Some cards can be equipped; cards such as weapon cards, can have other cards attached to them in order to improve performance. In order to fire the weapon, another weapon card that uses the same kind of ammunition must be equipped. Some weapons don't need to be equipped and can be used by themselves, however they are discarded afterwards. Other cards that can be equipped include equipment cards and action cards.

Multiplayer, or "Link Battle", is also a new feature. Two PSP systems running Acid can link wirelessly, allowing players to face each other in a "sneak-off". The objective is to collect a certain number of diskettes before the rival player. Diskettes can be stolen by another player, so there is an emphasis on avoiding detection.

== Plot ==

===Story===
In 2016, a jumbo jet carrying Senator Hach, an important politician and likely future presidential candidate, is hijacked by terrorists. In exchange for the senator the terrorists demand from the United States government Pythagoras, a research project being conducted in the Moloni Republic in southern Africa. In efforts to identify these terrorists, the government begins an investigation of Pythagoras.

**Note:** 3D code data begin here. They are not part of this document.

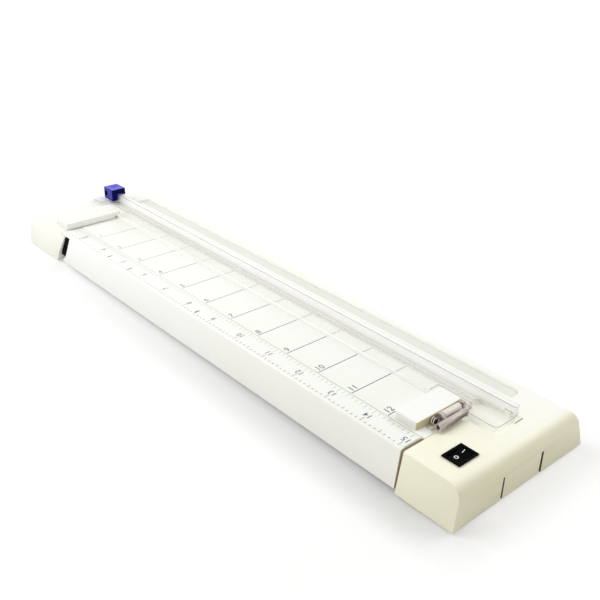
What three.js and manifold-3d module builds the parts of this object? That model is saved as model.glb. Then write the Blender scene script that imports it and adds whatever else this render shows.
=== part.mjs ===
// Sliding paper trimmer with a swing-out rule, a lifting clear rail and a lit cutting line.
// Every length is in millimetres. Lengths are first set out on the rule: x runs along the cut
// from the rule's zero, y runs to the back from the seam of the swing arm, z up from the bed's top.
// The last lines move that frame to the middle of the footprint on the resting plane.
import * as THREE from 'three';
import { mergeVertices } from 'three/addons/utils/BufferGeometryUtils.js';
import Module from 'manifold-3d';

const wasm = await Module();
wasm.setup();

// Fits shared by all pieces
const seat_gap = 0.3;          // pieces that rest against each other
const run_gap = 0.4;           // pieces that slide or turn past each other
const overrun = 1;             // how far a cutting body passes a face
const arc_steps = 6;           // facets in a quarter of a rounded edge

// Case
const case_left = -51;
const case_right = 363.6;
const case_front = -14.5;      // front edge of the top
const case_back = 77;          // back edge of the top
const case_height = 24.5;
const front_flare = 2.5;       // how far the front wall comes out at its foot
const back_flare = 10;
const end_round = 8;           // rounding of the two ends of the top
const front_round = 1.2;
const back_round = 5;
const wall = 2.2;
const top_wall = 3.4;
const cover_thickness = 1.8;
const foot_height = 1;
const foot_radius = 5.5;
const foot_inset_x = 13;
const foot_inset_y = 11;

// Bay of the swing arm
const bay_right = 329.3;       // left edge of the right cap, at the top
const bay_right_foot = 328.2;  // and at its foot
const bay_left_top = -0.9;     // right edge of the left end block, at the top
const bay_left_foot = -8.4;    // and at its foot
const end_step_top = 4.7;      // right edge of the end block's step under the arm's lug, drawn
const end_step_foot = -11.1;   // out to the top and to the foot
const seam_y = 0.3;            // back of the bay

// Cutting line
const cut_y = 45.1;
const strip_width = 3.2;
const strip_depth = 2;
const strip_left = -40;
const strip_right = 343;
const groove_width = 1;
const groove_depth = 1;

// Printed bed
const bed_thickness = 1.5;
const bed_inset = 0.2;         // bed's right edge from the right cap
const bed_back = cut_y - strip_width / 2 - run_gap;
const bed_right = bay_right - bed_inset;

// Swing arm
const arm_left_top = 10.6;     // left edge of its skirt, at the top
const arm_left_foot = 2;
const arm_end_gap = 0.9;
const arm_clearance = 2.4;     // from the arm's foot to the case's foot
const arm_height = case_height - arm_clearance;
const arm_wall = 1.8;
const arm_top_wall = 2;
const arm_rib_pitch = 40;
const arm_rib_thickness = 1.6;
const arm_rib_depth = 6;
const scale_sheet = 0.5;
const scale_margin = 0.9;      // rim of the arm round the rule sheet
const rule_offset = 57;        // number N of the arm's rule stands at N inches less this
const arm_pivot_y = -13.3;
const arm_pivot_x = cut_y - rule_offset - arm_pivot_y;
const arm_pin_radius = 0.9;
const arm_lug_radius = 1.9;
const arm_lower_lug_radius = 3.2;
const arm_lug_thickness = 2;
const arm_foot_radius = 4;
const arm_foot_x = 300;
const hinge_block_back = -3;
const hinge_block_sunk = 0.3;  // its upright front face from the front edge of the top

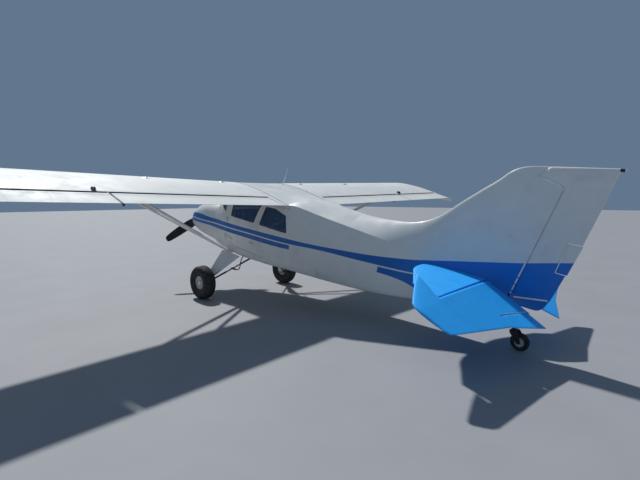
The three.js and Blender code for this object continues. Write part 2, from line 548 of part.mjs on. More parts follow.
// fin. columns: z, leading edge x, half thickness
const FIN = [
  [1560, -3250, 34],
  [1840, -2560, 32],
  [1885, -2600, 28],
  [1926, -3030, 34],
  [2020, -3310, 40],
  [2194, -3540, 40],
  [2474, -3850, 36],
  [2700, -4106, 30],
  [2800, -4270, 22],
];
const hingeX = (z) => RUDDER_FOOT[0] + (RUDDER_HEAD[0] - RUDDER_FOOT[0]) * (z - RUDDER_FOOT[1]) / (RUDDER_HEAD[1] - RUDDER_FOOT[1]);
const NOSE = 30;                   // radius of the rudder's nose round its hinge
const finRing = (z, le, h) => {
  const te = hingeX(z) + NOSE + 14;
  const l = te - le;
  return [[le, 0], [le + l * 0.04, h * 0.45], [le + l * 0.2, h * 0.9], [le + l * 0.5, h], [te, h * 0.86],
    [te, -h * 0.86], [le + l * 0.5, -h], [le + l * 0.2, -h * 0.9], [le + l * 0.04, -h * 0.45]].map(([x, y]) => V(x, y, z));
};
const hornGap = solid(prismXZ([[-4900, 2600], [-4695 + 62, 2657 - 16], [-4378, 2704], [-4470, 2900], [-4900, 2900]], -100, 100));
put(level, 'fin', geometry(cut(solid(loft(FIN.map((r) => finRing(...r)))), bodySolid(CABIN_END + 60, -4397, -0.6), hornGap)),
  paint('fin', WHITE));

// rudder, with the balance horn ahead of the hinge line at its top and a
// rounded heel. columns: z, trailing edge x, half thickness at the trailing
// edge, radius of the nose where it is less than NOSE
const RUDDER = [
  [1347, -4690, 8, 11],
  [1356, -4724, 8, 12],
  [1379, -4751, 7, 14],
  [1430, -4783, 6, 20],
  [1460, -4798, 6, 27],
  [1500, -4812, 6],
  [1813, -4892, 5],
  [2118, -4964, 5],
  [2640, -5064, 5],
];
const rudTilt = Math.atan2(RUDDER_HEAD[0] - RUDDER_FOOT[0], RUDDER_HEAD[1] - RUDDER_FOOT[1]);
const rudPivot = pivot(level, 'rudder_swing', RUDDER_FOOT[0], 0, RUDDER_FOOT[1], rudTilt);
const rudRing = (z, te, h, r = NOSE) => {
  const hx = hingeX(z);
  return [[te, -h], [hx - 8, -r], ...[-60, -30, 0, 30, 60].map((a) => [hx + r * Math.cos(a * D2R), r * Math.sin(a * D2R)]),
    [hx - 8, r], [te, h]].map(([x, y]) => V(x, y, z));
};
const balance = loft([
  [[-4418, 2741], [-4520, 2718], [-4705, 2676], [-5068, 2652]],
  [[-4508, 2832], [-4580, 2842], [-4760, 2860], [-5112, 2896]],
].map((row) => {
  const [a, b, c, d] = row;
  return [[...a, 7], [...b, 22], [...c, 26], [...d, 5], [...d, -5], [...c, -26], [...b, -22], [...a, -7]].map(([x, z, y]) => V(x, y, z));
}));
const rudderSolid = join(solid(loft(RUDDER.map((r) => rudRing(...r)))),
  solid(loft([rudRing(2600, -5056, 5), rudRing(2690, -5074, 5)])), solid(balance),
  solid(box(-5163, -5098, -11, 11, 2862, 2896)));
put(rudPivot, 'rudder', geometry(rudderSolid).applyMatrix4(rudPivot.matrix.clone().invert()), paint('rudder', WHITE));

// tailplane. The plan is [x, y]; the section is a thin symmetrical one.
const tailRing = (y, le, te, h, nose) => {
  const l = te - le;
  const f = nose
    ? [[le, 0], [le + l * 0.05, h * 0.55], [le + l * 0.25, h], [te, 5], [te, -5], [le + l * 0.25, -h], [le + l * 0.05, -h * 0.55]]
    : [[le, 0], [le + l * 0.07, h * 0.55], [le + l * 0.4, h], [te, h * 0.9], [te, -h * 0.9], [le + l * 0.4, -h], [le + l * 0.07, -h * 0.55]];
  return f.map(([x, z]) => V(x, y, z));
};
const ELEV_NOSE = 28;
const elevPivot = pivot(level, 'elevator_swing', HINGE_X, 0, STAB_Z, -ELEV_REST * D2R);
for (const [side, s] of [['left', 1], ['right', -1]]) {
  // columns: y, leading edge, half thickness
  const STAB = [[100, -3420, 34], [296, -3425, 34], [425, -3450, 34], [721, -3611, 32], [980, -3762, 30], [1212, -3900, 24]];
  const te = HINGE_X + ELEV_NOSE + 12;
  const stab = solid(loft(STAB.map(([y, le, h]) => tailRing(s * y, le, te, h, false)))).intersect(
    solid(prismXY([[-3300, s * 20], [-3300, s * 1300], [-3600, s * 904], [-3767, s * 988], [-4300, s * 1241], [-4300, s * 20]], -80, 80)));
  const stabMesh = cut(solid(geometry(stab).translate(0, 0, STAB_Z)), bodySolid(CABIN_END + 60, -4397, -0.6));
  put(level, `stabiliser_${side}`, geometry(stabMesh), paint('stabiliser', BLUE));

  // elevator, drawn about its hinge line; columns: y, trailing edge behind it
  const ELEV = [[100, 300], [160, 520], [240, 736], [737, 546], [1180, 446], [1245, 432]];
  const ring = (y, t) => {
    return [[-t, -5], [-6, -ELEV_NOSE], ...[-60, -30, 0, 30, 60].map((a) => [ELEV_NOSE * Math.cos(a * D2R), ELEV_NOSE * Math.sin(a * D2R)]),
      [-6, ELEV_NOSE], [-t, 5]].map(([x, z]) => V(x, s * y, z));
  };
  const inner = solid(loft(ELEV.map(([y, t]) => ring(y, t))));
  // outer end with the balance horn; columns: y, nose ahead of the hinge, trailing edge behind it
  const HORN = [[1244, 285, 432], [1270, 270, 426], [1500, 135, 374], [1600, 72, 350], [1640, -60, 284]];
  const outer = solid(loft(HORN.map(([y, a, t]) => {
    const l = a + t;
    return [[a, 0], [a - l * 0.05, 14], [a - l * 0.28, 24], [-t, 5], [-t, -5], [a - l * 0.28, -24], [a - l * 0.05, -14]].map(([x, z]) => V(x, s * y, z));
  })));
  // the horn reaches in along the stabiliser's slanted end
  const inboard = solid(loft([[1030, 396, 30], [1100, 356, 30], [1246, 284, 30]].map(([y, a, b]) =>
    [[a, 0], [a - 20, 14], [b, 20], [b, -20], [a - 20, -14]].map(([x, z]) => V(x, s * y, z)))));
  const edge = solid(prismXY([[-60, s * 1244], [0, s * 1232], [460, s * 1013], [460, s * 1700], [-600, s * 1700], [-600, s * 1244]], -60, 60));
  put(elevPivot, `elevator_${side}`, geometry(join(inner, outer.intersect(edge), inboard.intersect(edge))), paint('elevator', BLUE));
}

// tail spring, from the belly to the tail wheel's pivot
const spring = loft([
  [-4040, 1186, 42, 14], [-4200, 1180, 38, 14], [-4380, 1160, 34, 13], [-4540, 1118, 32, 13],
].map(([x, z, w, h]) => [[-w, 0], [w, 0], [w, h], [-w, h]].map(([y, dz]) => V(x, y, z + dz))));
put(level, 'tail_spring', weld(spring), paint('tail_spring', BLACK, 0.5, 0.5));

const forkPivot = pivot(ground, 'tail_fork_steer', KING_PIN_X, 0, TAIL_TYRE_R);
const wheelDX = -WHEEL_BASE - KING_PIN_X;
const cheek = (s) => solid(prismXZ([[wheelDX - 20, -16], [wheelDX + 18, -20], [34, 100], [34, 128], [-36, 128], [-60, 104]], s * 40, s * 48));
put(forkPivot, 'tail_fork', geometry(join(cheek(1), cheek(-1), solid(box(-36, 34, -48, 48, 114, 130)),
  solid(rod(V(0, 0, 120), V(0, 0, 152), 18, 12)), solid(rod(V(wheelDX, -52, 0), V(wheelDX, 52, 0), 8, 8)))),
paint('tail_fork', BLACK, 0.5, 0.5));
const tailWheelPivot = pivot(forkPivot, 'tail_wheel_spin', wheelDX, 0, 0);
const tk = 1 / Math.cos(Math.PI / 16);
put(tailWheelPivot, 'tail_wheel', turned([[11, -30], [58, -30], [84 * tk, -29], [TAIL_TYRE_R * tk, -14],
  [TAIL_TYRE_R * tk, 14], [84 * tk, 29], [58, 30], [11, 30]], 16).rotateY(Math.PI / 16), paint('tail_wheel', BLACK, 0.9));

export default aircraft;
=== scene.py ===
import json
import math

import bmesh
import bpy
import numpy as np
from mathutils import Matrix, Vector
from mathutils.geometry import delaunay_2d_cdt

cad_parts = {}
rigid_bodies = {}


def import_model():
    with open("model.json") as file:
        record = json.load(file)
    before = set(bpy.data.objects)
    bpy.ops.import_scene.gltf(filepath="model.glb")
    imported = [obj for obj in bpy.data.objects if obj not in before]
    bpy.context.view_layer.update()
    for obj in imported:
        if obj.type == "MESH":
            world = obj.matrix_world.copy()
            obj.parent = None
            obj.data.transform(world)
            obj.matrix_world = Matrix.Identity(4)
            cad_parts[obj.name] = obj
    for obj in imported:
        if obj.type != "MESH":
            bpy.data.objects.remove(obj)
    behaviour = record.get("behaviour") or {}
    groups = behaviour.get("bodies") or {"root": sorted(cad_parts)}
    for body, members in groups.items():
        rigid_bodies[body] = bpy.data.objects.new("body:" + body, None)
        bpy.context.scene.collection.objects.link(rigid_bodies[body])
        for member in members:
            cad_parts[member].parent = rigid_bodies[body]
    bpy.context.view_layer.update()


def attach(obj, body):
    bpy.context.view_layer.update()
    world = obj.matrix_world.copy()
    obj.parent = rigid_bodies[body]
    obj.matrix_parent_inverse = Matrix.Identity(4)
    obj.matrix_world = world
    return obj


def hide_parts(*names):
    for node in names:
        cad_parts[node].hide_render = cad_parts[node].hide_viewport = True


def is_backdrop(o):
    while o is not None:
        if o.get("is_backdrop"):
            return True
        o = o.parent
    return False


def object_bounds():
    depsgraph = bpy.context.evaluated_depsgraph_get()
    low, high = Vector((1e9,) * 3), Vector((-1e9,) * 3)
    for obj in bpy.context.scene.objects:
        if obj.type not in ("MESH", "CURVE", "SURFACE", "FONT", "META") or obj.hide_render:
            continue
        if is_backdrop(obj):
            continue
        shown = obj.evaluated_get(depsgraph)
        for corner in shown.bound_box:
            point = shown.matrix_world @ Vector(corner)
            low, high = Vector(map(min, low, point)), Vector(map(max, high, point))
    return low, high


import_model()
scene = bpy.context.scene
scene.view_settings.view_transform = "Standard"
scene.view_settings.look = "None"
pi = math.pi

STAND = math.radians(10.5)
ORIGIN_X = 2.031
DIHEDRAL = math.radians(1.46)
ROW = Matrix.Identity(4)
GROUND = Matrix.Translation((ORIGIN_X, 0, 0))
LEVEL = GROUND @ Matrix.Rotation(-STAND, 4, "Y")
WING = {s: LEVEL @ Matrix.Translation((0, 0, 1.81)) @ Matrix.Rotation(s * DIHEDRAL, 4, "X") for s in (1, -1)}
SIDES = (("left", 1), ("right", -1))


# ------------------------------------------------------------------ curves

class Curve:
    """Smooth curve through points, without overshoot."""

    def __init__(self, *pts):
        pts = sorted(pts)
        self.x = np.array([p[0] for p in pts], float)
        self.y = np.array([p[1] for p in pts], float)
        h, d = np.diff(self.x), np.diff(self.y) / np.diff(self.x)
        m = np.zeros(len(pts))
        m[0], m[-1] = d[0], d[-1]
        for i in range(1, len(pts) - 1):
            if d[i - 1] * d[i] > 0:
                a, b = 2 * h[i] + h[i - 1], h[i] + 2 * h[i - 1]
                m[i] = (a + b) / (a / d[i - 1] + b / d[i])
        self.m = m

    def __call__(self, q):
        q = np.asarray(q, float)
        c = np.clip(q, self.x[0], self.x[-1])
        i = np.clip(np.searchsorted(self.x, c, side="right") - 1, 0, len(self.x) - 2)
        h = self.x[i + 1] - self.x[i]
        t = (c - self.x[i]) / h
        out = ((2 * t**3 - 3 * t**2 + 1) * self.y[i] + (t**3 - 2 * t**2 + t) * h * self.m[i]
               + (3 * t**2 - 2 * t**3) * self.y[i + 1] + (t**3 - t**2) * h * self.m[i + 1])
        return float(out) if out.ndim == 0 else out


def bezier2(a, b, c, n):
    a, b, c = map(np.array, (a, b, c))
    t = np.linspace(0, 1, n)[:, None]
    return (1 - t) ** 2 * a + 2 * t * (1 - t) * b + t**2 * c


def bezier3(a, b, c, d, n):
    a, b, c, d = (np.array(v, float) for v in (a, b, c, d))
    t = np.linspace(0, 1, n)[:, None]
    return (1 - t) ** 3 * a + 3 * t * (1 - t) ** 2 * b + 3 * t**2 * (1 - t) * c + t**3 * d


def resample(line, n, power=1.0):
    """n points equally far apart along a line; power > 1 gathers them at its end."""
    line = np.asarray(line, float)
    s = np.concatenate([[0], np.cumsum(np.linalg.norm(np.diff(line, axis=0), axis=1))])
    t = np.linspace(0, 1, n)
    t = 1 - (1 - t) ** power
    return np.stack([np.interp(t * s[-1], s, line[:, k]) for k in range(line.shape[1])], 1)


def smooth_path(points, n):
    """n points on a Catmull-Rom curve through the points."""
    p = [Vector(q) for q in points]
    p = [p[0] * 2 - p[1], *p, p[-1] * 2 - p[-2]]
    out = []
    for i in range(1, len(p) - 2):
        for k in range(24):
            t = k / 24
            a, b, c, d = p[i - 1], p[i], p[i + 1], p[i + 2]
            out.append(0.5 * (2 * b + (c - a) * t + (2 * a - 5 * b + 4 * c - d) * t * t + (3 * b - a - 3 * c + d) * t**3))
    out.append(p[-2])
    return [Vector(q) for q in resample(np.array([list(q) for q in out]), n)]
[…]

The Moloni government refuses to cooperate and work with the United States, saying that it doesn't want to interfere in its current affairs. In response, the US sends in a covert special forces team to investigate, but the team is obliterated by armed resistance. With no other options and time running out, the US government calls Solid Snake to infiltrate the laboratory, discover the nature of Pythagoras, and to rescue Senator Hach.

=== Characters ===
- Solid Snake - The main character. A member of FOXHOUND who has achieved legendary status, he is brought to duty to infiltrate the Lobito Physics and Chemistry laboratory compound. Snake is led to believe that he is actually Hans Davis, a researcher involved in the development of the new Metal Gear model.
- Teliko Friedman - A female Japanese-American member of the Federal Bureau of Investigation's Hostage Rescue Team that was sent to the Lobito compound prior to Snake. She rendezvous with Snake and teams up with him as a second playable character in the game. She reappears in Metal Gear Solid: Portable Ops as a hidden playable character.
- Roger McCoy - A Central Intelligence Agency operative from New Jersey who serves as Snake's commanding officer in the game. He previously served in the Green Berets and is an acquaintance of Roy Campbell, Snake's former commanding officer.
- Alice Hazel - An English girl who has aided the FBI and CIA in the past with her psychic abilities. She is one of Snake's radio contacts in the game.
- Lt. Leone - The leader of a mercenary group hired by an anti-government militia in the Moloni Republic. He was once known as Jeff Jones and served under McCoy's unit during the Vietnam War until he was suspected of treason.
- Gary Murray - A lab worker who requests Snake's help. He is actually William L. Flemming and is involved in the development of the new Metal Gear.
- Elsie and Frances - A pair of marionettes that carry out the hijacking of Flight 326.
- La Clown - An assassin of unknown gender with the ability to disguise their appearance.
- Viggo Hach - A Dutch-American United States Senator from New York who is a presidential candidate. Taken hostage by terrorists during his flight.
- Lena Arrows - Hach's secretary, who was also caught in the hijacking.
- Minette Donnell - A young girl on the same flight as Hach. She is actually Constance Flemming, the daughter of William L. Flemming.
- Charles Schmeiser - A CIA agent from Toronto, Canada who works under McCoy.

== Production and release ==
According to an interview originally published by Electronic Gaming Monthly with the game's producer, Masahiro Hinami, the 'Acid' part of the title actually has three different meanings. The first meaning refers to Acid's departure from the previous Metal Gear games in terms of style, which is an analogue to acid's ability to dissolve metal. The second is a reference to vecuronium bromide, the chemical used by Elsie and Frances to hijack Flight 326. The third is stated to be an acronym for Active Command Intelligence Duel, a reference to the game's mixture of turn-based tactics with card-based gameplay.

===Soundtrack===
The game's soundtrack was composed by Nobuko Toda, Shuichi Kobori and Akihiro Honda. The soundtrack was released on December 21, 2005, packaged with the Metal Gear Acid 2 soundtrack. The album's title is Metal Gear Acid 1 and 2 Original Soundtrack, the first disc of the album featuring the music from the first Metal Gear Acid title.

==Reception==
Metal Gear Acid received somewhat positive reviews from critics, citing the game's unique mechanics and turn-based stealth. The game holds a 75 on Metacritic, indicating "generally favorable reviews". IGN gave it a 6.5/10, calling the game's story "contrived", and referencing the occasionally frustrating gameplay while praising some elements.

== Sequel ==
Acid was followed by a sequel for the PSP, Metal Gear Acid 2, released the following year. A mobile phone version, Metal Gear Acid Mobile, was also produced.